_Given problem_
Each entry in the listing below should be restated word for word.

_Provided material_
** Begin **
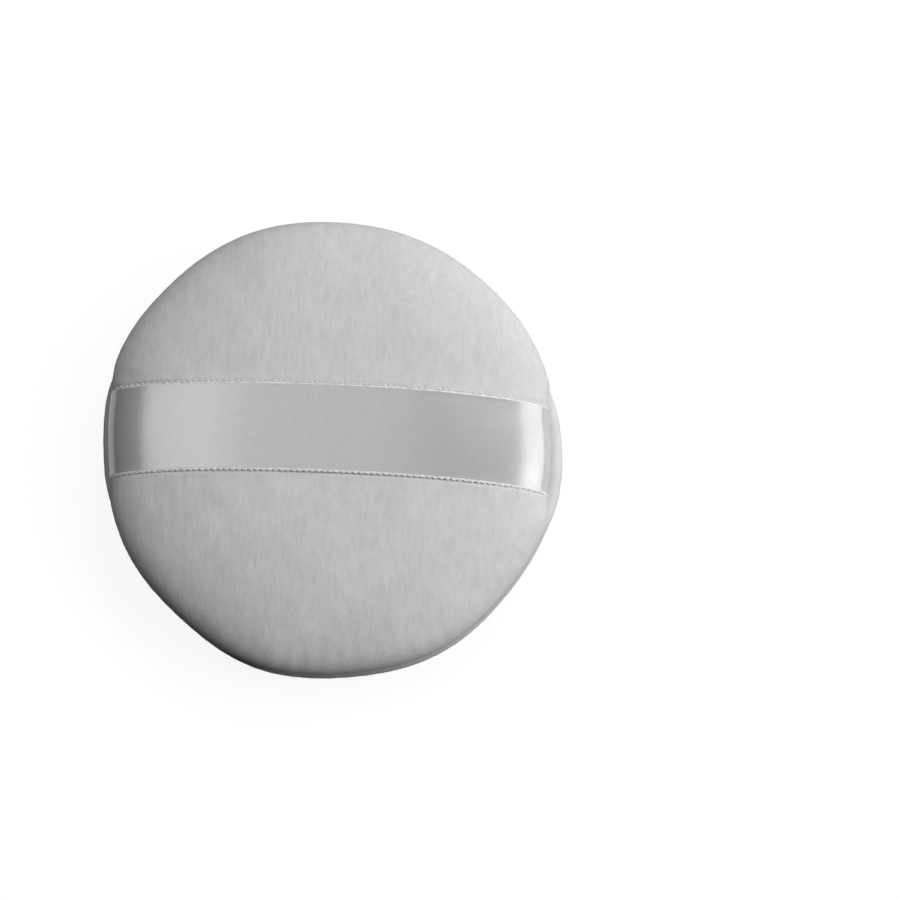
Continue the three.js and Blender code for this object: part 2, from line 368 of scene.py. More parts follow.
def grid_normals(points):
    """Outward normals of a grid of rings that starts at the crown's middle."""
    along = np.gradient(points, axis=0)
    around = (np.roll(points, -1, axis=1) - np.roll(points, 1, axis=1)) / 2
    normals = np.cross(along, around)
    length = np.linalg.norm(normals, axis=-1, keepdims=True)
    return normals / np.maximum(length, OFF_ZERO)


def angles_round(count):
    return np.arange(count) / count * FULL_TURN


# The pad's surfaces

def rim_share(angle):
    """The rim's distance from the axis at an angle, as a share of the pad's radius."""
    return 1 + sum(share * np.cos(count * (angle - math.radians(crest)))
                   for count, share, crest in RIM_WAVE_SHARES)


def middle_line(x):
    """The y of the ribbon's middle line."""
    return RIBBON_OFFSET - RIBBON_BOW * (x / PAD_RADIUS) ** 2


def end_pull(angle):
    """How much of the pull of a ribbon's sewn-in end is felt at an angle, from 0 to 1."""
    beside = np.abs(PAD_RADIUS * np.sin(angle) - middle_line(PAD_RADIUS))
    faded = np.clip((beside - END_HOLD_WIDTH / 2) / END_FADE_REACH, 0, 1)
    return np.cos(QUARTER_TURN * faded) ** 2


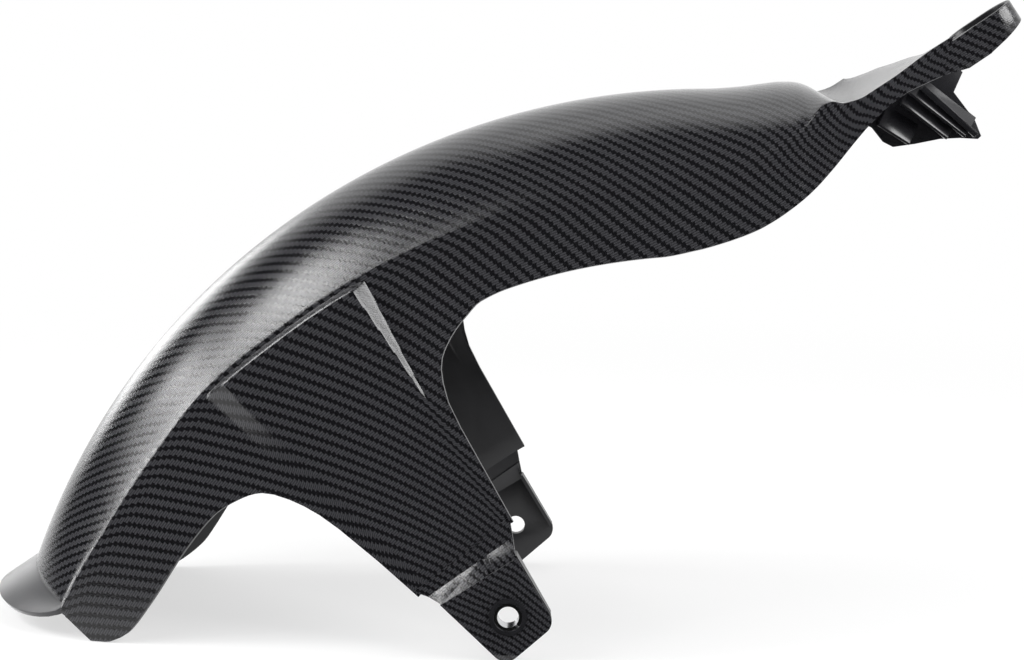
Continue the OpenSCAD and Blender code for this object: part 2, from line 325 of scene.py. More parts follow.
def place(y, r, a):
    """A point of the section at angle a, as x, y, z."""
    t = math.radians(a)
    return (AXLE_X + r * math.cos(t), y, AXLE_Z + r * math.sin(t))


def polar(x, z):
    """The angle and the radius of a point in the side view."""
    return math.degrees(math.atan2(z - AXLE_Z, x - AXLE_X)), math.hypot(x - AXLE_X, z - AXLE_Z)


# The film's own coordinates: along its bands and across them, in millimetres

def fineness(a):
    """How much finer the print is towards the arm, where the film shrank."""
    return mix(FILM_ARM_FINE, 1.0, ease_from(a, FILM_SHRINKS))


def film_integrals():
    """The film's turn by angle, and its running sums along and across, from the arm's end."""
    turn = np.radians([smooth_at(a, FILM_TURN) for a in FILM_ANGLES])
    fine = np.array([fineness(a) for a in FILM_ANGLES])
    step = FILM_R * math.radians(FILM_ANGLES[1] - FILM_ANGLES[0]) * fine
    return turn, np.cumsum(np.cos(turn) * step), np.cumsum(np.sin(turn) * step)


FILM_TURNS, FILM_ALONG, FILM_ACROSS = film_integrals()


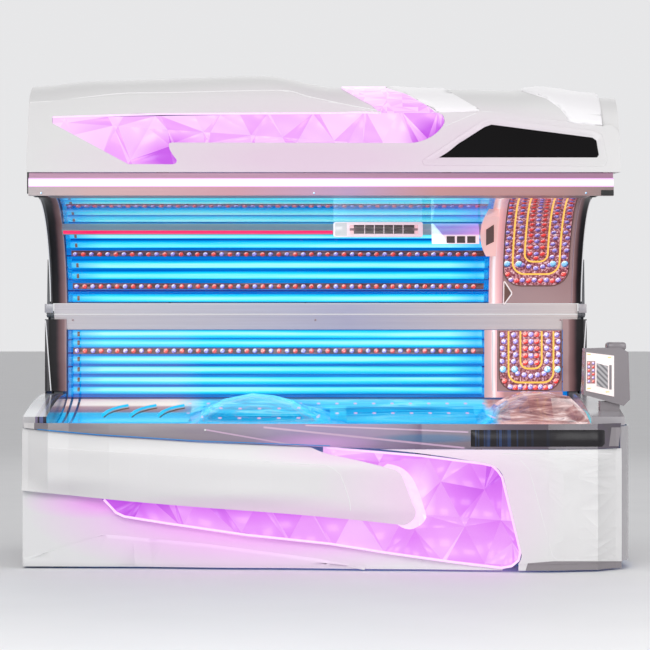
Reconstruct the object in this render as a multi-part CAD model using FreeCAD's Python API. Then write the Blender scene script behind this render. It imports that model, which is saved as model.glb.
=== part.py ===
import FreeCAD, Part
import math
import os

# Clamshell tanning bed, canopy raised.  Millimetres, X along the bed (feet at -X, head at +X),
# -Y is the side the user gets in from, +Z up, floor at Z = 0.

os.makedirs("parts", exist_ok=True)
V = FreeCAD.Vector

# ---------------------------------------------------------------- driving dimensions
# footprint
front_y = -650.0            # foremost line of the cabinet; depths are measured back from it
base_depth = 1300.0
base_left_x = -1240.0
base_right_x = 1186.0
floor_gap = 8.0             # panels stay this far off the floor
sheet = 5.0                 # wall of the moulded covers
skin_step = 90.0            # longest straight stretch of a curved wall

# the round tunnel that both halves share
tunnel_depth = 496.0
tunnel_z = 1021.0
tunnel_r = 505.0            # bare radius, at the inner face of the clear sheets
tunnel_left_x = -1143.0
tunnel_right_x = 1069.0
clear_sheet = 4.0
lamp_behind = 25.0          # lamp axes lie this far outside the clear sheet
lamp_r = 19.0               # T12 tube
lamp_cap_r = 19.6
lamp_cap_len = 14.0
glass = 1.0                 # wall of a lamp tube
lamp_pitch_deg = 5.6
first_lamp_deg = 9.4
slot_total = 17             # lamp and LED places round the canopy
ring_start = 7.0            # the tunnel lining starts and ends at these angles
ring_end = 101.0
reflector_behind = 26.0     # and the mirror this far outside the lamp axes
reflector_wall = 2.0

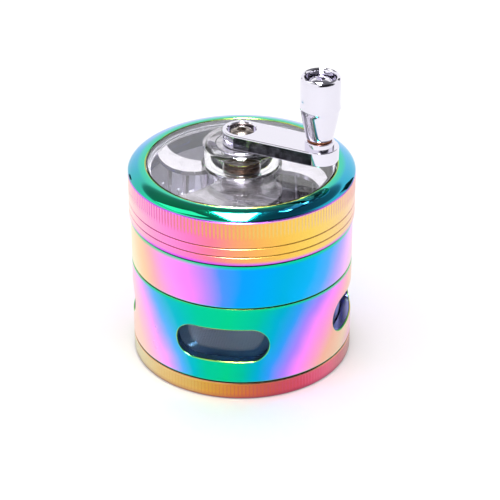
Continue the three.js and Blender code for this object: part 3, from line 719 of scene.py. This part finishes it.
# %% Powder tray
tray = turned("powder_tray", [
    (0, 0.25), (25.2, 0.25), (25.6, 0), (BODY_R - 0.6, 0), (BODY_R - 0.15, 0.2), (BODY_R, 0.6),
    (BODY_R, 0.85), (BODY_R, 1.2), (BODY_R, 4.2), (BODY_R, 4.5), (BODY_R, TRAY_TOP - 0.3),
    (BODY_R - 0.1, TRAY_TOP - 0.08), (BODY_R - 0.3, TRAY_TOP), (29.75, TRAY_TOP), (29.75, 4.4),
    (MOUTH_R, 4.4), (MOUTH_R, 1.9), (MOUTH_R - 0.3, 1.6), (0, 1.6),
], steps=3 * FLUTES)
knurl(tray, 1, 4.4, 0.05)
paint(tray, tray_film)
combine(tray, groove(2.75, 1.2))
place(tray, "base", "tray_metal", "base_tray", smooth=22)

# %% [markdown]
# ## The collector
#
# The tall section: a spigot with one ridge goes into the tray, four oblong windows pierce the wall, and
# the mouth takes the chamber. The windows are milled straight in from the side, so each cutter is
# a straight oblong bar, and its ends are full half circles. A small countersink breaks the rim.

# %% Collector body
SLOT_HALF_W, SLOT_R = 12.88, 5.075
SLOT_Z = TRAY_TOP + SEAM + 6.6 + SLOT_R
collector = turned("collector", [
    (25.9, 2.3), (27.6, 2.3), (SPIGOT_R, 2.6), (SPIGOT_R, 5.45), (BODY_R - 0.3, 5.45), (BODY_R - 0.08, 5.55),
    (BODY_R, 5.8), (BODY_R, 28.7), (BODY_R - 0.08, 28.9), (BODY_R - 0.3, COLLECTOR_TOP + 0.08),
    (29.75, COLLECTOR_TOP + 0.08), (29.75, 28.2), (MOUTH_R, 28.2), (MOUTH_R, 6.6),
    (25.0, 6.6), (25.0, 5.45), (25.9, 3.45),
], steps=192)
paint(collector, collector_film, edge_film)
reach = SLOT_HALF_W - SLOT_R
oblong = arc(SLOT_R, -90, 90, 20, (reach, SLOT_Z)) + arc(SLOT_R, 90, 270, 20, (-reach, SLOT_Z))
for angle in (0, 90, 180, 270):
    out, side = Vector((*around(1, angle), 0)), Vector((cos(radians(angle)), sin(radians(angle)), 0))
    bar = pushed("slot_bar", [side * u + out * 15 + Vector((0, 0, z)) for u, z in oblong], out * 20)
    combine(collector, bar)
paint_faces(collector, 1, lambda r, z: z > 28.85 and r > BODY_R - 0.32)
print("windows cut, the collector has", len(collector.data.polygons), "faces")

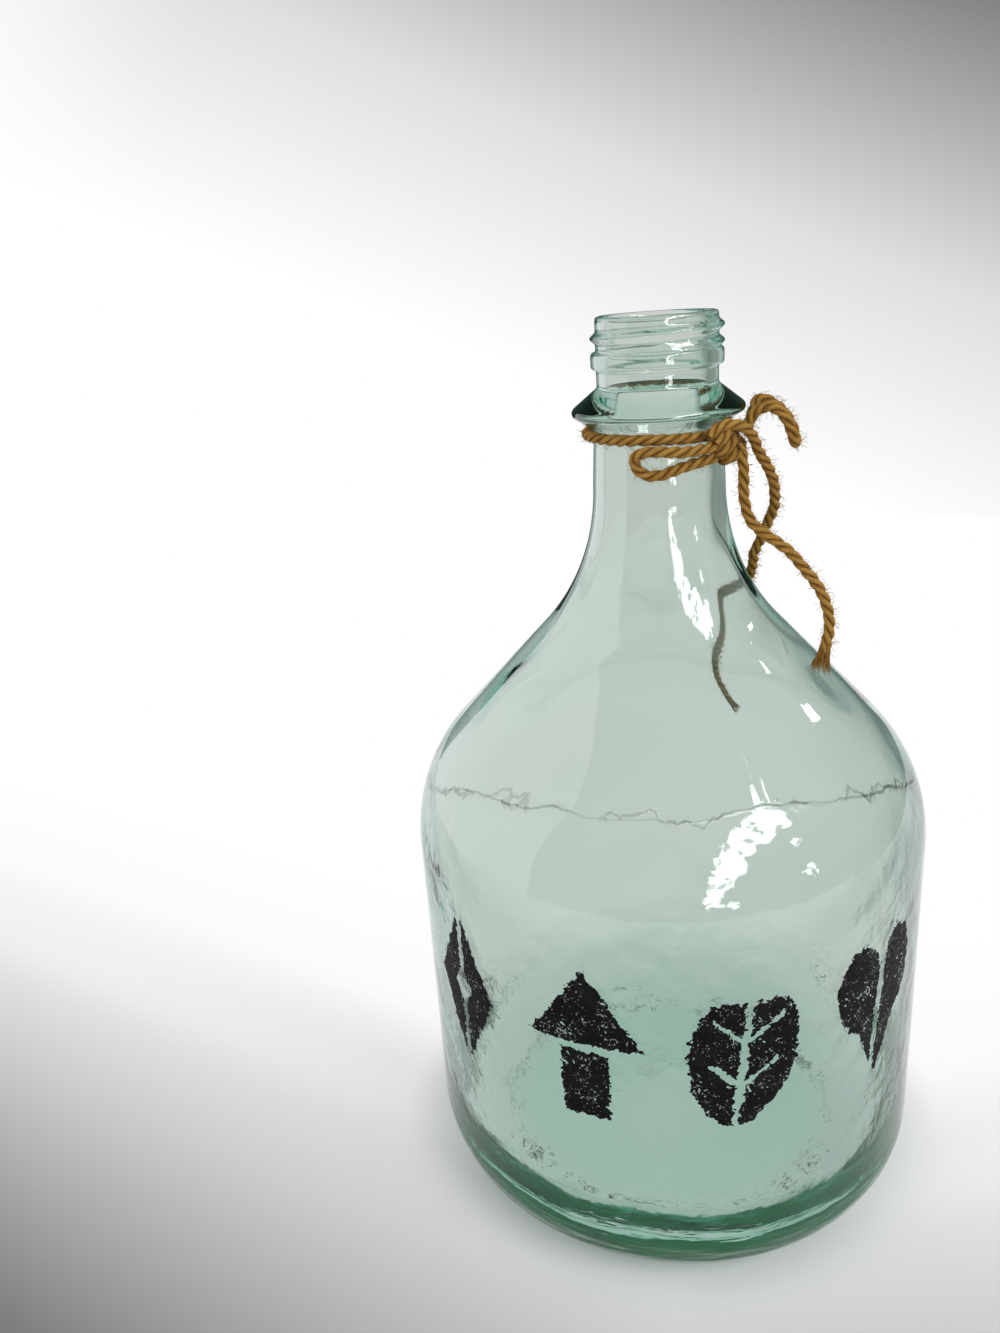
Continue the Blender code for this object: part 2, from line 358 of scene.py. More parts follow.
** End **
_Solved exercise_
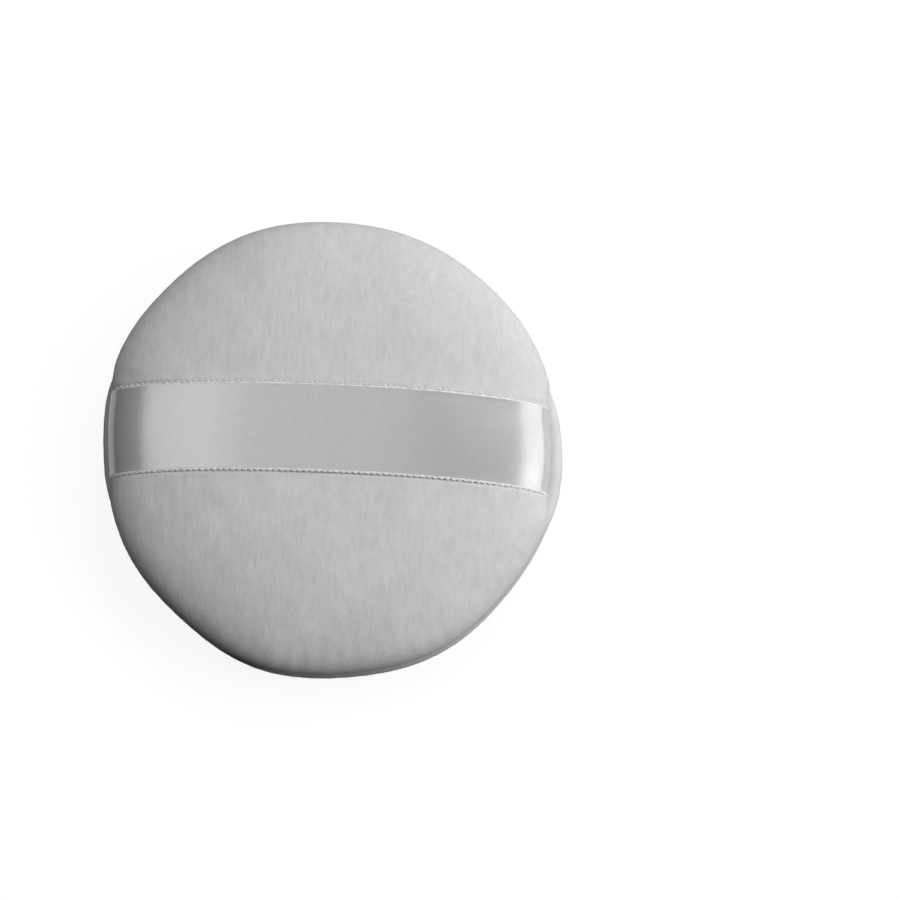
Continue the three.js and Blender code for this object: part 2, from line 368 of scene.py. More parts follow.
def grid_normals(points):
    """Outward normals of a grid of rings that starts at the crown's middle."""
    along = np.gradient(points, axis=0)
    around = (np.roll(points, -1, axis=1) - np.roll(points, 1, axis=1)) / 2
    normals = np.cross(along, around)
    length = np.linalg.norm(normals, axis=-1, keepdims=True)
    return normals / np.maximum(length, OFF_ZERO)


def angles_round(count):
    return np.arange(count) / count * FULL_TURN


# The pad's surfaces

def rim_share(angle):
    """The rim's distance from the axis at an angle, as a share of the pad's radius."""
    return 1 + sum(share * np.cos(count * (angle - math.radians(crest)))
                   for count, share, crest in RIM_WAVE_SHARES)


def middle_line(x):
    """The y of the ribbon's middle line."""
    return RIBBON_OFFSET - RIBBON_BOW * (x / PAD_RADIUS) ** 2


def end_pull(angle):
    """How much of the pull of a ribbon's sewn-in end is felt at an angle, from 0 to 1."""
    beside = np.abs(PAD_RADIUS * np.sin(angle) - middle_line(PAD_RADIUS))
    faded = np.clip((beside - END_HOLD_WIDTH / 2) / END_FADE_REACH, 0, 1)
    return np.cos(QUARTER_TURN * faded) ** 2


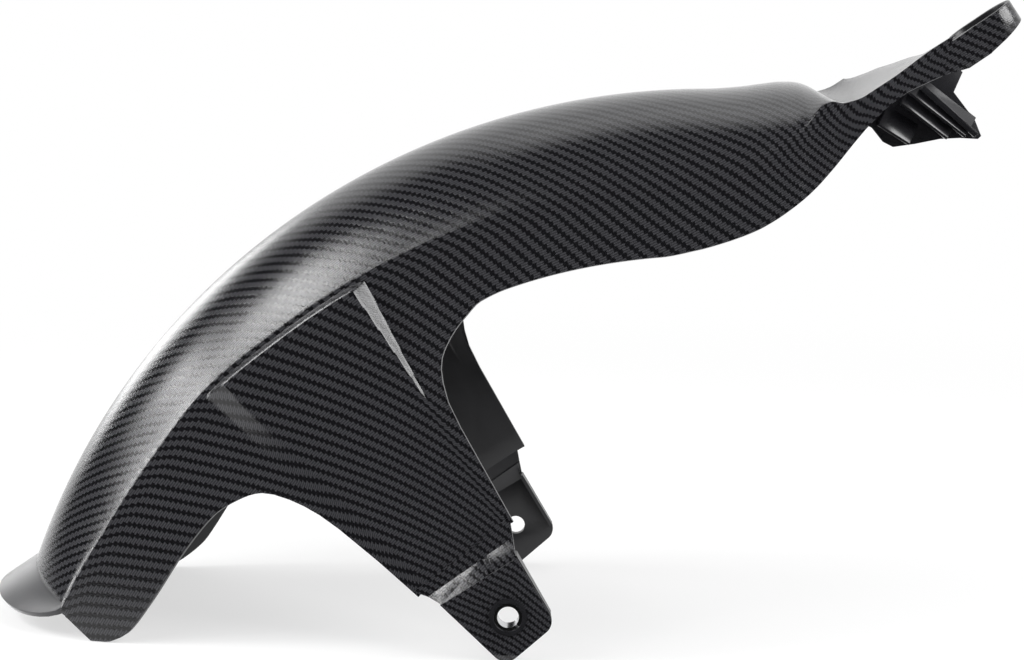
Continue the OpenSCAD and Blender code for this object: part 2, from line 325 of scene.py. More parts follow.
def place(y, r, a):
    """A point of the section at angle a, as x, y, z."""
    t = math.radians(a)
    return (AXLE_X + r * math.cos(t), y, AXLE_Z + r * math.sin(t))


def polar(x, z):
    """The angle and the radius of a point in the side view."""
    return math.degrees(math.atan2(z - AXLE_Z, x - AXLE_X)), math.hypot(x - AXLE_X, z - AXLE_Z)


# The film's own coordinates: along its bands and across them, in millimetres

def fineness(a):
    """How much finer the print is towards the arm, where the film shrank."""
    return mix(FILM_ARM_FINE, 1.0, ease_from(a, FILM_SHRINKS))


def film_integrals():
    """The film's turn by angle, and its running sums along and across, from the arm's end."""
    turn = np.radians([smooth_at(a, FILM_TURN) for a in FILM_ANGLES])
    fine = np.array([fineness(a) for a in FILM_ANGLES])
    step = FILM_R * math.radians(FILM_ANGLES[1] - FILM_ANGLES[0]) * fine
    return turn, np.cumsum(np.cos(turn) * step), np.cumsum(np.sin(turn) * step)


FILM_TURNS, FILM_ALONG, FILM_ACROSS = film_integrals()


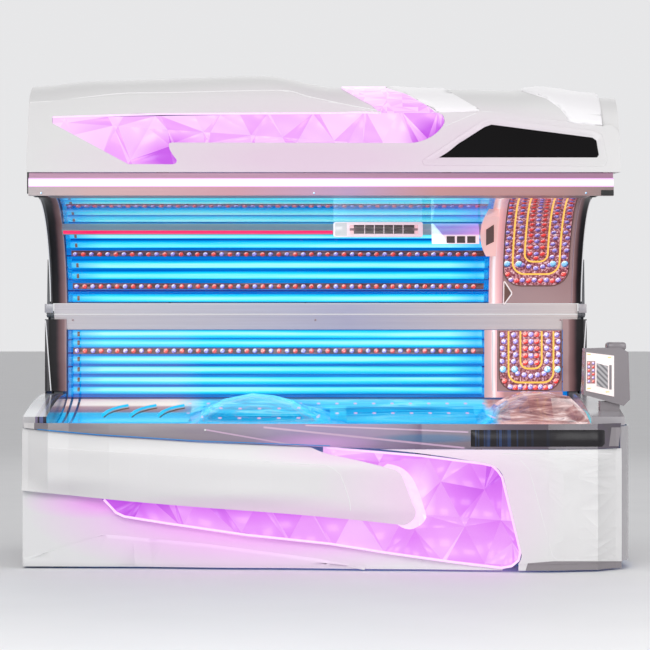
Reconstruct the object in this render as a multi-part CAD model using FreeCAD's Python API. Then write the Blender scene script behind this render. It imports that model, which is saved as model.glb.
=== part.py ===
import FreeCAD, Part
import math
import os

# Clamshell tanning bed, canopy raised.  Millimetres, X along the bed (feet at -X, head at +X),
# -Y is the side the user gets in from, +Z up, floor at Z = 0.

os.makedirs("parts", exist_ok=True)
V = FreeCAD.Vector

# ---------------------------------------------------------------- driving dimensions
# footprint
front_y = -650.0            # foremost line of the cabinet; depths are measured back from it
base_depth = 1300.0
base_left_x = -1240.0
base_right_x = 1186.0
floor_gap = 8.0             # panels stay this far off the floor
sheet = 5.0                 # wall of the moulded covers
skin_step = 90.0            # longest straight stretch of a curved wall

# the round tunnel that both halves share
tunnel_depth = 496.0
tunnel_z = 1021.0
tunnel_r = 505.0            # bare radius, at the inner face of the clear sheets
tunnel_left_x = -1143.0
tunnel_right_x = 1069.0
clear_sheet = 4.0
lamp_behind = 25.0          # lamp axes lie this far outside the clear sheet
lamp_r = 19.0               # T12 tube
lamp_cap_r = 19.6
lamp_cap_len = 14.0
glass = 1.0                 # wall of a lamp tube
lamp_pitch_deg = 5.6
first_lamp_deg = 9.4
slot_total = 17             # lamp and LED places round the canopy
ring_start = 7.0            # the tunnel lining starts and ends at these angles
ring_end = 101.0
reflector_behind = 26.0     # and the mirror this far outside the lamp axes
reflector_wall = 2.0

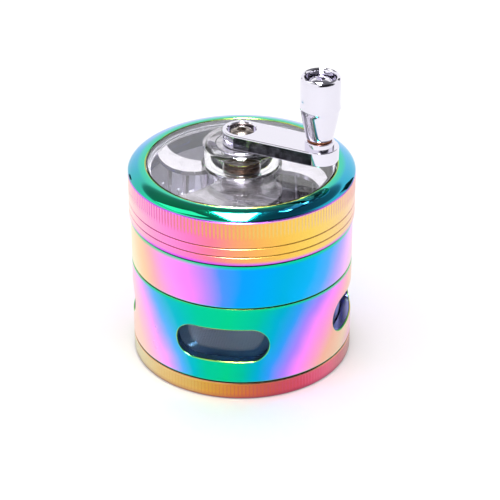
Continue the three.js and Blender code for this object: part 3, from line 719 of scene.py. This part finishes it.
# %% Powder tray
tray = turned("powder_tray", [
    (0, 0.25), (25.2, 0.25), (25.6, 0), (BODY_R - 0.6, 0), (BODY_R - 0.15, 0.2), (BODY_R, 0.6),
    (BODY_R, 0.85), (BODY_R, 1.2), (BODY_R, 4.2), (BODY_R, 4.5), (BODY_R, TRAY_TOP - 0.3),
    (BODY_R - 0.1, TRAY_TOP - 0.08), (BODY_R - 0.3, TRAY_TOP), (29.75, TRAY_TOP), (29.75, 4.4),
    (MOUTH_R, 4.4), (MOUTH_R, 1.9), (MOUTH_R - 0.3, 1.6), (0, 1.6),
], steps=3 * FLUTES)
knurl(tray, 1, 4.4, 0.05)
paint(tray, tray_film)
combine(tray, groove(2.75, 1.2))
place(tray, "base", "tray_metal", "base_tray", smooth=22)

# %% [markdown]
# ## The collector
#
# The tall section: a spigot with one ridge goes into the tray, four oblong windows pierce the wall, and
# the mouth takes the chamber. The windows are milled straight in from the side, so each cutter is
# a straight oblong bar, and its ends are full half circles. A small countersink breaks the rim.

# %% Collector body
SLOT_HALF_W, SLOT_R = 12.88, 5.075
SLOT_Z = TRAY_TOP + SEAM + 6.6 + SLOT_R
collector = turned("collector", [
    (25.9, 2.3), (27.6, 2.3), (SPIGOT_R, 2.6), (SPIGOT_R, 5.45), (BODY_R - 0.3, 5.45), (BODY_R - 0.08, 5.55),
    (BODY_R, 5.8), (BODY_R, 28.7), (BODY_R - 0.08, 28.9), (BODY_R - 0.3, COLLECTOR_TOP + 0.08),
    (29.75, COLLECTOR_TOP + 0.08), (29.75, 28.2), (MOUTH_R, 28.2), (MOUTH_R, 6.6),
    (25.0, 6.6), (25.0, 5.45), (25.9, 3.45),
], steps=192)
paint(collector, collector_film, edge_film)
reach = SLOT_HALF_W - SLOT_R
oblong = arc(SLOT_R, -90, 90, 20, (reach, SLOT_Z)) + arc(SLOT_R, 90, 270, 20, (-reach, SLOT_Z))
for angle in (0, 90, 180, 270):
    out, side = Vector((*around(1, angle), 0)), Vector((cos(radians(angle)), sin(radians(angle)), 0))
    bar = pushed("slot_bar", [side * u + out * 15 + Vector((0, 0, z)) for u, z in oblong], out * 20)
    combine(collector, bar)
paint_faces(collector, 1, lambda r, z: z > 28.85 and r > BODY_R - 0.32)
print("windows cut, the collector has", len(collector.data.polygons), "faces")

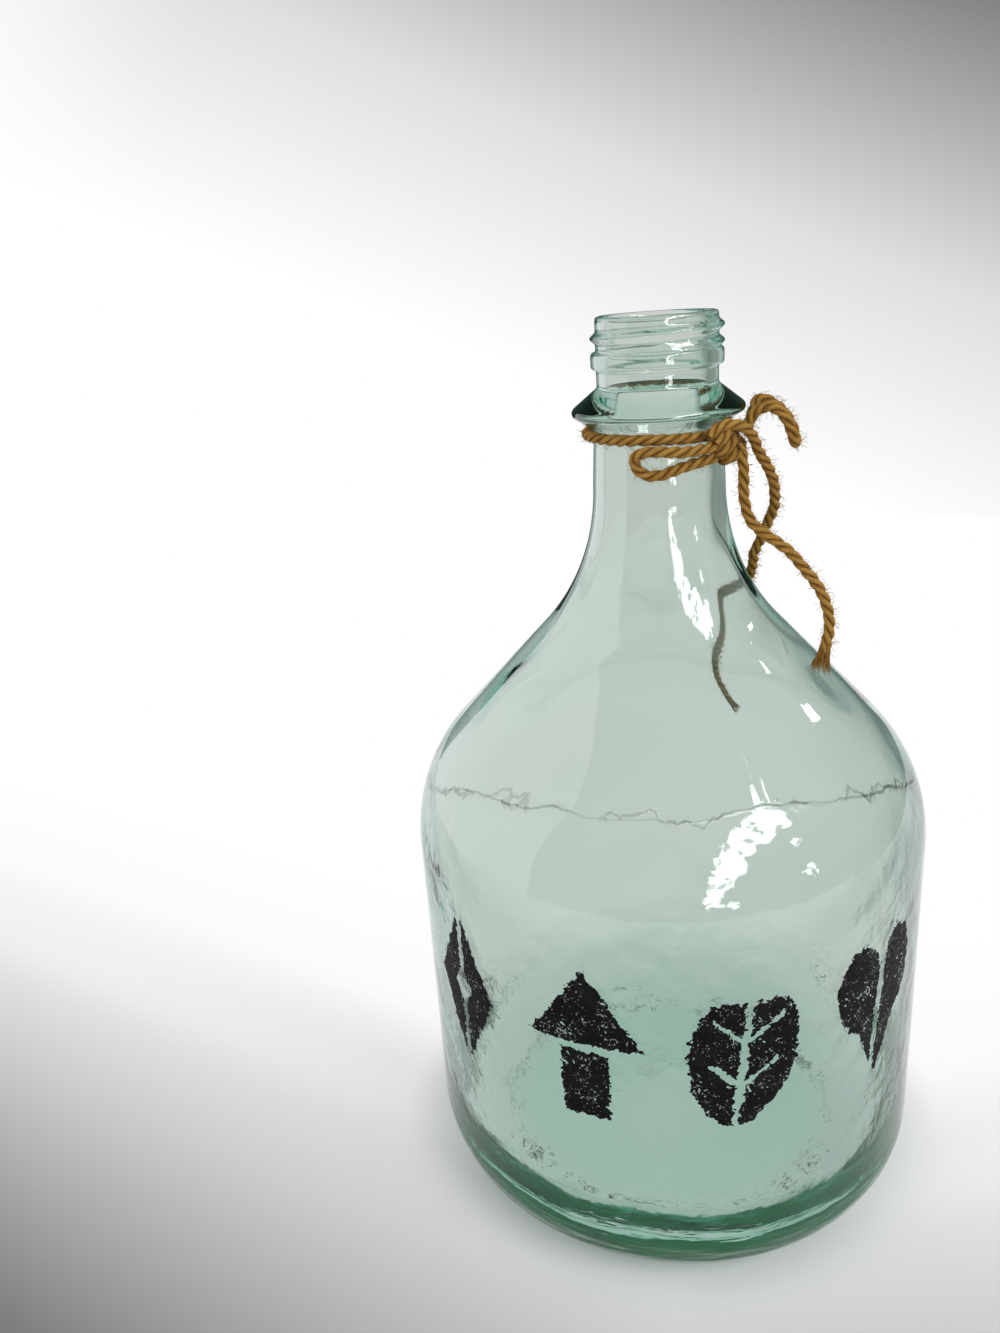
Continue the Blender code for this object: part 2, from line 358 of scene.py. More parts follow.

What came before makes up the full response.